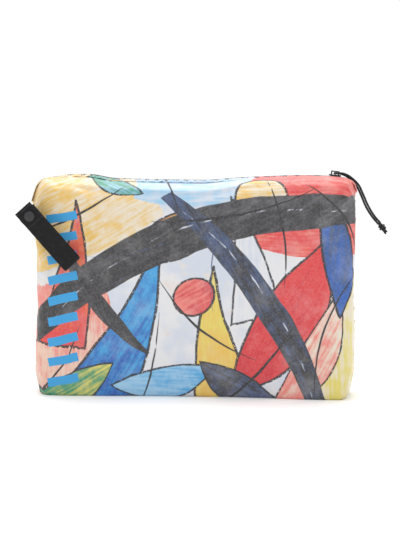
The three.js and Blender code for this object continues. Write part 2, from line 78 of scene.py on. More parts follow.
STRAP_REACH = 0.077
STRAP_SLOPE = math.radians(48.5)
STRAP_LOOP_GAP = 0.005
STRAP_WALL = 0.0015
STRAP_BEND = 0.003

# How a panel wraps from the middle of its face (ring 0) to its seams (ring 1)
RING_COLUMNS = ("ring", "reach", "wall", "depth", "lift")
RINGS = (
    (0.0, 0.0, 0.0, 1.0, 1.0),
    (0.35, 0.46, 0.0, 1.0, 1.0),
    (0.7, 0.9, 0.0, 0.985, 1.0),
    (0.76, 0.955, 0.03, 0.945, 1.0),
    (0.82, 0.99, 0.13, 0.84, 0.8),
    (0.88, 1.0, 0.38, 0.62, 0.4),
    (0.94, 1.0, 0.72, 0.32, 0.0),
    (1.0, 1.0, 1.0, 0.0, 0.0),
)

# Side outlines from the lower boxed corner (at -1) to the upper one (at 1)
OUTLINE_COLUMNS = ("at", "seam", "edge")
LEFT_OUTLINE = (
    (-1.0, 1.022, 0.985),
    (-0.86, 1.004, 0.985),
    (-0.5, 0.988, 0.972),
    (-0.1, 0.983, 0.966),
    (0.26, 0.987, 0.967),
    (0.5, 1.0, 0.978),
    (0.8, 1.012, 0.98),
    (1.0, 1.025, 0.95),
)
RIGHT_OUTLINE = (
    (-1.0, 0.998, 0.98),
    (-0.85, 1.004, 0.99),
    (-0.55, 1.005, 0.99),
    (-0.1, 0.997, 0.983),
    (0.2, 0.99, 0.972),
    (0.45, 0.998, 0.98),
    (0.7, 1.0, 0.982),
    (0.9, 0.998, 0.975),
    (1.0, 1.01, 0.96),
)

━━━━

Work to complete. Repeat the material above exactly.

Complete output.
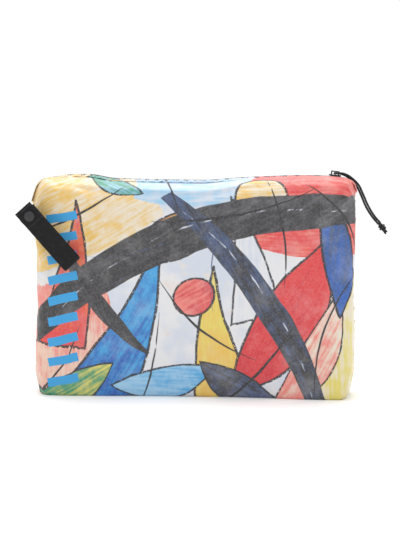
The three.js and Blender code for this object continues. Write part 2, from line 78 of scene.py on. More parts follow.
STRAP_REACH = 0.077
STRAP_SLOPE = math.radians(48.5)
STRAP_LOOP_GAP = 0.005
STRAP_WALL = 0.0015
STRAP_BEND = 0.003

# How a panel wraps from the middle of its face (ring 0) to its seams (ring 1)
RING_COLUMNS = ("ring", "reach", "wall", "depth", "lift")
RINGS = (
    (0.0, 0.0, 0.0, 1.0, 1.0),
    (0.35, 0.46, 0.0, 1.0, 1.0),
    (0.7, 0.9, 0.0, 0.985, 1.0),
    (0.76, 0.955, 0.03, 0.945, 1.0),
    (0.82, 0.99, 0.13, 0.84, 0.8),
    (0.88, 1.0, 0.38, 0.62, 0.4),
    (0.94, 1.0, 0.72, 0.32, 0.0),
    (1.0, 1.0, 1.0, 0.0, 0.0),
)

# Side outlines from the lower boxed corner (at -1) to the upper one (at 1)
OUTLINE_COLUMNS = ("at", "seam", "edge")
LEFT_OUTLINE = (
    (-1.0, 1.022, 0.985),
    (-0.86, 1.004, 0.985),
    (-0.5, 0.988, 0.972),
    (-0.1, 0.983, 0.966),
    (0.26, 0.987, 0.967),
    (0.5, 1.0, 0.978),
    (0.8, 1.012, 0.98),
    (1.0, 1.025, 0.95),
)
RIGHT_OUTLINE = (
    (-1.0, 0.998, 0.98),
    (-0.85, 1.004, 0.99),
    (-0.55, 1.005, 0.99),
    (-0.1, 0.997, 0.983),
    (0.2, 0.99, 0.972),
    (0.45, 0.998, 0.98),
    (0.7, 1.0, 0.982),
    (0.9, 0.998, 0.975),
    (1.0, 1.01, 0.96),
)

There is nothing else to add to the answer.